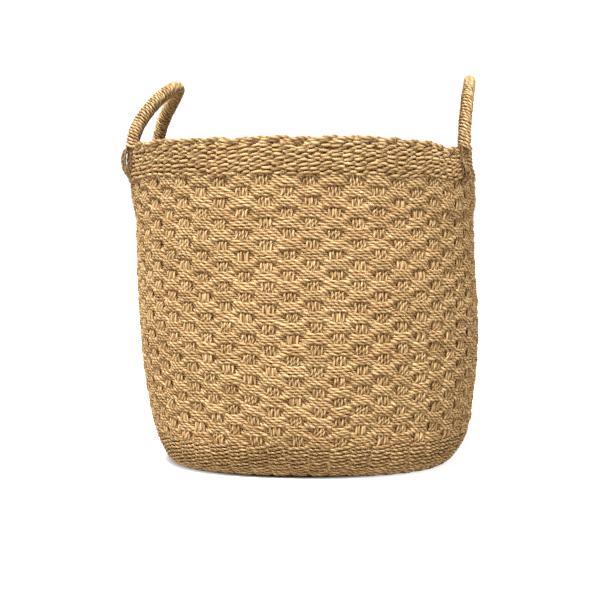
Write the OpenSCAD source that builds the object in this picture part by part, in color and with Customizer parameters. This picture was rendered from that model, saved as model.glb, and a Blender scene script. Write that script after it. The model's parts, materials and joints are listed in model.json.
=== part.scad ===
// Round seagrass storage basket: woven wall, twined rim, heel and base, two hinged rope handles.
// Millimetres, +Z up. The origin is on the floor at the centre of the base.
// The stakes are the upright strands. The weft bands run round them.

/* [Basket] */
// Height of the basket from the floor to the top of the rim border
basket_h = 360; // [360:1:375]
// Outer radius of the wall under the rim
wall_r = 197; // [194:0.5:202]
// Radius of the flat part of the base
base_r = 151; // [149:0.5:153]
// Thickness of the twined base mat
base_t = 6.4; // [5:0.2:7]

/* [Heel] */
// Radius of the bend at the foot of the wall
heel_bend = 24; // [23:1:26]
// Angle that the wall turns through in that bend
heel_turn = 60; // [58:1:62]
// Radius of the flatter bend above it
lower_bend = 112; // [106:1:116]
// Angle of the flatter bend
lower_turn = 20.6; // [19:0.2:21.4]

/* [Weave] */
// Number of upright stakes
stakes_n = 50; // [50:1:50]
// Width of a stake, which is four cords side by side
stake_w = 13; // [11:0.5:13]
// Thickness of a stake
stake_t = 3; // [2.6:0.1:3.2]
// Number of weft bands
bands_n = 26; // [20:1:26]
// Height of one weft band with its gap
band_pitch = 11; // [10.6:0.1:11]
// Cords in a weft band
band_cords = 4; // [4:1:4]
// Radius of a cord as it is pressed into the weave
cord_r = 1.5; // [1.45:0.05:1.5]
// Number of twined rows round the heel
heel_rows_n = 12; // [10:1:12]
// Spacing of the heel rows
heel_pitch = 4.3; // [4:0.1:4.3]

/* [Rim] */
// Number of twined rows in the rim
rim_rows_n = 7; // [5:1:7]
// Height of one rim row with its gap
rim_pitch = 4.7; // [4.6:0.05:4.7]
// Radius of a strand of the rim's twining
rim_strand_r = 2.1; // [1.9:0.05:2.1]
// How far the rim stands out from the wall
rim_bulge = 1.3; // [0.5:0.1:1.5]
// Height of the border on top of the rim
border_h = 5.1; // [4:0.1:5.5]

/* [Handles] */
// Distance of the hinge axes from the middle of the basket
hinge_x = 184; // [183:0.5:185]
// Radius of the handle's arch, which is half the spacing of its legs
arch_r = 70; // [70:0.5:72]
// Radius of the handle over its wrapping
handle_r = 7.5; // [7:0.1:8]
// Radius of the rope core inside the wrapping
core_r = 5; // [4.5:0.1:5]
// Angle by which the left handle leans in over the basket at rest
left_lean = 33.5; // [0:0.5:45]
// Angle by which the right handle leans out at rest
right_lean = 6; // [0:0.5:20]

/* [Hidden] */
// Gap left between separate pieces
gap = 0.4;
$fn = 64;

heel_rows = [for (i = [1 : heel_rows_n]) str("heel_row_", i)];
weft_bands = [for (i = [1 : bands_n]) str("weft_band_", i)];
rim_rows = [for (i = [1 : rim_rows_n]) str("rim_row_", i)];

// Colours of dry seagrass
straw = [0.80, 0.66, 0.42];
dry_grass = [0.73, 0.58, 0.36];
dark_grass = [0.58, 0.45, 0.27];

// The outline of the wall: flat floor, heel bend, lower bend, upper bend, then straight up.
// A point is [radius, height], and a slope is the angle from level.
function bend_step(r, from, to) = r * [sin(to) - sin(from), cos(from) - cos(to)];
slope_1 = heel_turn;
slope_2 = heel_turn + lower_turn;
heel_end = [base_r, 0] + bend_step(heel_bend, 0, slope_1);
lower_end = heel_end + bend_step(lower_bend, slope_1, slope_2);
upper_bend = (wall_r - lower_end[0]) / (1 - sin(slope_2));
upper_end = lower_end + bend_step(upper_bend, slope_2, 90);
deg = PI / 180;
heel_s = heel_bend * slope_1 * deg;
lower_s = heel_s + lower_bend * lower_turn * deg;
upper_s = lower_s + upper_bend * (90 - slope_2) * deg;

// Slope of the wall at a length s along it, counted from the edge of the flat base
function slope_at(s) =
    s < 0 ? 0 :
    s < heel_s ? s / heel_bend / deg :
    s < lower_s ? slope_1 + (s - heel_s) / lower_bend / deg :
    s < upper_s ? slope_2 + (s - lower_s) / upper_bend / deg : 90;
function surface_at(s) =
    s < 0 ? [base_r + s, 0] :
    s < heel_s ? [base_r, 0] + bend_step(heel_bend, 0, slope_at(s)) :
    s < lower_s ? heel_end + bend_step(lower_bend, slope_1, slope_at(s)) :
    s < upper_s ? lower_end + bend_step(upper_bend, slope_2, slope_at(s)) :
    upper_end + [0, s - upper_s];
// A point at a depth under the outer surface
function wall_point(s, depth) = surface_at(s) + depth * [-sin(slope_at(s)), cos(slope_at(s))];

// Depths of the layers under the outer surface
stake_depth = 2 * cord_r + 2 * gap;
border_z = basket_h - border_h;
rim_z = border_z - gap - rim_rows_n * rim_pitch;
stake_top_s = upper_s + border_z - gap - upper_end[1];
stake_foot_s = 1.5;
weft_top_s = upper_s + rim_z - upper_end[1];
weft_foot_s = weft_top_s - bands_n * band_pitch;
heel_foot_s = weft_foot_s - heel_rows_n * heel_pitch;
stake_line_r = wall_r - stake_depth - stake_t / 2;

// Spacing of the cords inside a band, so that they press together and the bands stay apart
cord_step = (band_pitch - gap - 2 * cord_r) / (band_cords - 1);
// Angle round a cord at which its face meets the next cord's
cord_meet = asin(cord_step / 2 / cord_r);

module ring(centre, r) rotate_extrude() translate(centre) circle(r = r);

module base_mat()
    color(dry_grass)
        cylinder(h = base_t, r = base_r, $fn = 128);

// One stake follows the wall from the edge of the base to the border.
stake_steps = concat(
    [stake_foot_s],
    [for (i = [1 : 8]) heel_s * i / 8],
    [for (i = [1 : 4]) heel_s + (lower_s - heel_s) * i / 4],
    [for (i = [1 : 5]) lower_s + (upper_s - lower_s) * i / 5],
    [stake_top_s]
);
stake_outline = concat(
    [for (s = stake_steps) wall_point(s, stake_depth)],
    [for (i = [len(stake_steps) - 1 : -1 : 0]) wall_point(stake_steps[i], stake_depth + stake_t)]
);
stake_angle = stake_w / stake_line_r / deg;
stake_pitch = 360 / stakes_n;

module stakes()
    color(straw)
        for (i = [0 : stakes_n - 1])
            rotate(i * stake_pitch + (stake_pitch - stake_angle) / 2)
                rotate_extrude(angle = stake_angle)
                    polygon(stake_outline);

// One twined row of the heel lies round the stakes.
module heel_row(i)
    color(dark_grass)
        ring(wall_point(heel_foot_s + (i - 0.5) * heel_pitch, cord_r), cord_r);

// One weft band is four cords pressed together, so each face of its section has four rounded lobes.
// A point on cord j lies at an angle from the outward direction, upward first.
function on_cord(i, j, angle) =
    wall_point(
        weft_foot_s + (i - 1) * band_pitch + gap / 2 + cord_r + j * cord_step + cord_r * sin(angle),
        cord_r - cord_r * cos(angle));
function lobes(i, cords, facing) =
    [for (j = cords, part = [-1, -1 / 3, 1 / 3]) on_cord(i, j, facing + part * cord_meet)];
module weft_band(i)
    color(dry_grass) {
        last = band_cords - 1;
        rotate_extrude()
            polygon(concat(
                [on_cord(i, 0, -90)],
                lobes(i, [0 : last], 0),
                [on_cord(i, last, cord_meet), on_cord(i, last, 90)],
                lobes(i, [last : -1 : 0], 180),
                [on_cord(i, 0, 180 + cord_meet)]
            ));
    }

// One rim row is a pair of strands, one outside the stakes and one inside.
rim_outer_r = wall_r + rim_bulge - rim_strand_r;
rim_inner_r = wall_r - stake_depth - stake_t - gap - rim_strand_r;
module rim_row(i)
    color(dry_grass) {
        z = rim_z + (i - 0.5) * rim_pitch;
        ring([rim_outer_r, z], rim_strand_r);
        ring([rim_inner_r, z], rim_strand_r);
    }

// The four places where the handles' ropes go down into the rim, between two stakes
root_angle = 3 * stake_pitch;
root_w = 9.6;
root_t = stake_t;
root_foot_z = rim_z + 4;
module at_root(side, end)
    rotate(side > 0 ? end * root_angle : 180 - end * root_angle) children();

// The border is a band with rounded edges, and a slot for each rope.
border_in = rim_inner_r - rim_strand_r;
border_out = rim_outer_r + rim_strand_r;
border_edge = 1.6;
module rim_border()
    color(straw)
        difference() {
            rotate_extrude()
                polygon([
                    [border_in + border_edge, border_z],
                    [border_out - border_edge, border_z],
                    [border_out, border_z + border_edge],
                    [border_out, basket_h - border_edge],
                    [border_out - border_edge, basket_h],
                    [border_in + border_edge, basket_h],
                    [border_in, basket_h - border_edge],
                    [border_in, border_z + border_edge]
                ]);
            for (side = [-1, 1], end = [-1, 1])
                at_root(side, end)
                    translate([stake_line_r, 0, basket_h])
                        cube([root_t + 2 * gap, root_w + 2 * gap, 3 * border_h], center = true);
        }

// A root is the end of a handle's rope: a flat tongue in the rim, and a collar on the border.
collar_h = 2;
collar_z = basket_h + gap;
module handle_roots(side)
    color(dark_grass)
        for (end = [-1, 1]) {
            at_root(side, end)
                translate([stake_line_r - root_t / 2, -root_w / 2, root_foot_z])
                    cube([root_t, root_w, collar_z + collar_h / 2 - root_foot_z]);
            translate([side * hinge_x, end * arch_r, collar_z])
                cylinder(h = collar_h, r = handle_r);
        }

// A lashing is three upright cords on the outside of the rim at a root.
lashing_r = 1.7;
lashing_edge = 0.8;
lashing_n = 3;
lashing_step = 3;
lashing_foot_z = rim_z + 3;
lashing_top_z = border_z - 2;
module lashing_cord()
    rotate_extrude()
        polygon([
            [0, lashing_foot_z],
            [lashing_r - lashing_edge, lashing_foot_z],
            [lashing_r, lashing_foot_z + lashing_edge],
            [lashing_r, lashing_top_z - lashing_edge],
            [lashing_r - lashing_edge, lashing_top_z],
            [0, lashing_top_z]
        ]);
module lashings(side)
    color(dark_grass)
        for (end = [-1, 1])
            at_root(side, end)
                for (k = [0 : lashing_n - 1])
                    translate([border_out + gap + lashing_r, (k - (lashing_n - 1) / 2) * lashing_step, 0])
                        lashing_cord();

// The handles turn about axes along Y through the balls at the ends of their cores.
ball_r = handle_r - 0.3;
hinge_z = collar_z + collar_h + gap + ball_r;
wrap_gap = 0.4;
wrap_start = 5;
module on_hinge(side)
    translate([side * hinge_x, 0, hinge_z])
        rotate([0, side > 0 ? right_lean : left_lean, 0])
            rotate([90, 0, 90]) children();
module handle_core(side)
    color(straw)
        on_hinge(side) {
            rotate_extrude(angle = 180) translate([arch_r, 0]) circle(r = core_r);
            for (end = [-1, 1]) translate([end * arch_r, 0, 0]) sphere(r = ball_r);
        }
module handle_wrap(side)
    color(dark_grass)
        on_hinge(side)
            rotate(wrap_start)
                rotate_extrude(angle = 180 - 2 * wrap_start)
                    translate([arch_r, 0])
                        difference() {
                            circle(r = handle_r);
                            circle(r = core_r + wrap_gap);
                        }

base_mat();
stakes();
for (i = [1 : heel_rows_n]) heel_row(i);
for (i = [1 : bands_n]) weft_band(i);
for (i = [1 : rim_rows_n]) rim_row(i);
rim_border();
handle_roots(-1);  // left_handle_roots
handle_roots(1);  // right_handle_roots
lashings(-1);  // left_lashings
lashings(1);  // right_lashings
handle_core(-1);  // left_handle_core
handle_wrap(-1);  // left_handle_wrap
handle_core(1);  // right_handle_core
handle_wrap(1);  // right_handle_wrap
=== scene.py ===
"""The looks of a round seagrass basket: every cord is a twisted two-ply tube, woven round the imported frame.

Lengths are metres. A place on the wall is an angle round the basket (phi), a length up the wall from its foot
(s), and a distance out from the middle of the weave (out).
"""

import json
import math

import bpy
import numpy as np
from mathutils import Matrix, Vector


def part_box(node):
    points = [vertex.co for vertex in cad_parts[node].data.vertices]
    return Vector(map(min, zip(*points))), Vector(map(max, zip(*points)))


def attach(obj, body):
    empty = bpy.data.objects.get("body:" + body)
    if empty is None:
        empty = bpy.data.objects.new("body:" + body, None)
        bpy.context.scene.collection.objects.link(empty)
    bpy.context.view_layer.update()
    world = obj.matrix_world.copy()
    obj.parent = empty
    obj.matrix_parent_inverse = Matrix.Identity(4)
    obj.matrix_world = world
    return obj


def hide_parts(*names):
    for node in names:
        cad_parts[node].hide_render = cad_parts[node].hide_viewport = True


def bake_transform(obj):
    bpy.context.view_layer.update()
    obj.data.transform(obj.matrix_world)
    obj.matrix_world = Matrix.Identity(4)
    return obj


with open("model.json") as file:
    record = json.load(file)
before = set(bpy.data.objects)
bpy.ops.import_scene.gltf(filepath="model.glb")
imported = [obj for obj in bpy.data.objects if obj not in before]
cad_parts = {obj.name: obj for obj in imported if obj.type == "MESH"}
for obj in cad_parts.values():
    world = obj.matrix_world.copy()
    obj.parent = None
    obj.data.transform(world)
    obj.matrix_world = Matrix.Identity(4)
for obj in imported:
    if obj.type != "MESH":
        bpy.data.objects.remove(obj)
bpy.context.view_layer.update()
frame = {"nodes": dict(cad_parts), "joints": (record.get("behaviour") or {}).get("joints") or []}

MM = 0.001
TURN = 2 * math.pi

# ---------------------------------------------------------------- measures taken from the frame

HEEL_ROWS = sum(name.startswith("heel_row_") for name in frame["nodes"])
BANDS = sum(name.startswith("weft_band_") for name in frame["nodes"])
RIM_ROWS = sum(name.startswith("rim_row_") for name in frame["nodes"])
# The stakes are one node, so that their count is given here
STAKES = 50
STAKE_TURN = TURN / STAKES


def ring(node):
    """Radius and height of the middle of a ring-shaped node's section."""
    mesh = frame["nodes"][node].data
    co = np.empty(3 * len(mesh.vertices), np.float32)
    mesh.vertices.foreach_get("co", co)
    co = co.reshape(-1, 3).astype(float)
    r = np.hypot(co[:, 0], co[:, 1])
    return (r.min() + r.max()) / 2, (co[:, 2].min() + co[:, 2].max()) / 2


heel = [ring(f"heel_row_{i + 1}") for i in range(HEEL_ROWS)]
bands = [ring(f"weft_band_{i + 1}") for i in range(BANDS)]
rims = [ring(f"rim_row_{i + 1}") for i in range(RIM_ROWS)]
border_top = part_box("rim_border")[1].z
mat_r, mat_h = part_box("base_mat")[1].x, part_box("base_mat")[1].z
hinges = {joint["child"]: joint for joint in frame["joints"]}

# ---------------------------------------------------------------- the wall


def smooth(x):
    """Goes from 0 to 1 smoothly as x does."""
    x = np.clip(x, 0, 1)
    return x * x * (3 - 2 * x)


def softened(values, width):
    """The same values, each averaged with those round it. The width is a count of values, and odd."""
    window = np.hanning(width) / np.hanning(width).sum()
    return np.convolve(np.pad(values, width // 2, "edge"), window, "valid")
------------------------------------
Repeat the material word for word from its opening line up to and including the line containing "run round them.".

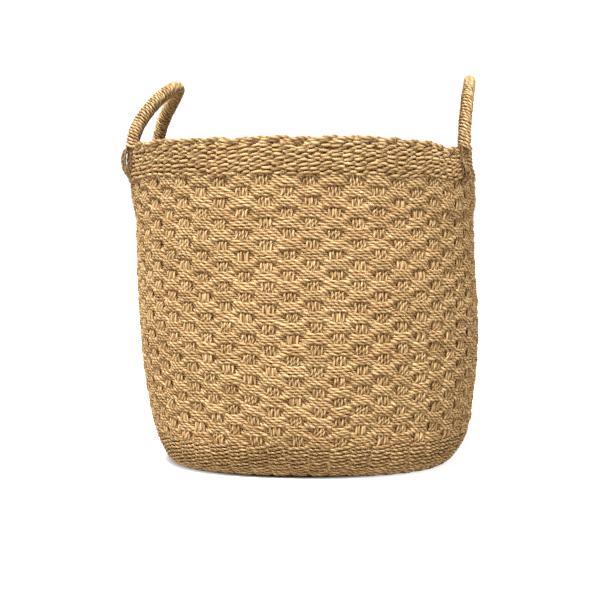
Write the OpenSCAD source that builds the object in this picture part by part, in color and with Customizer parameters. This picture was rendered from that model, saved as model.glb, and a Blender scene script. Write that script after it. The model's parts, materials and joints are listed in model.json.
=== part.scad ===
// Round seagrass storage basket: woven wall, twined rim, heel and base, two hinged rope handles.
// Millimetres, +Z up. The origin is on the floor at the centre of the base.
// The stakes are the upright strands. The weft bands run round them.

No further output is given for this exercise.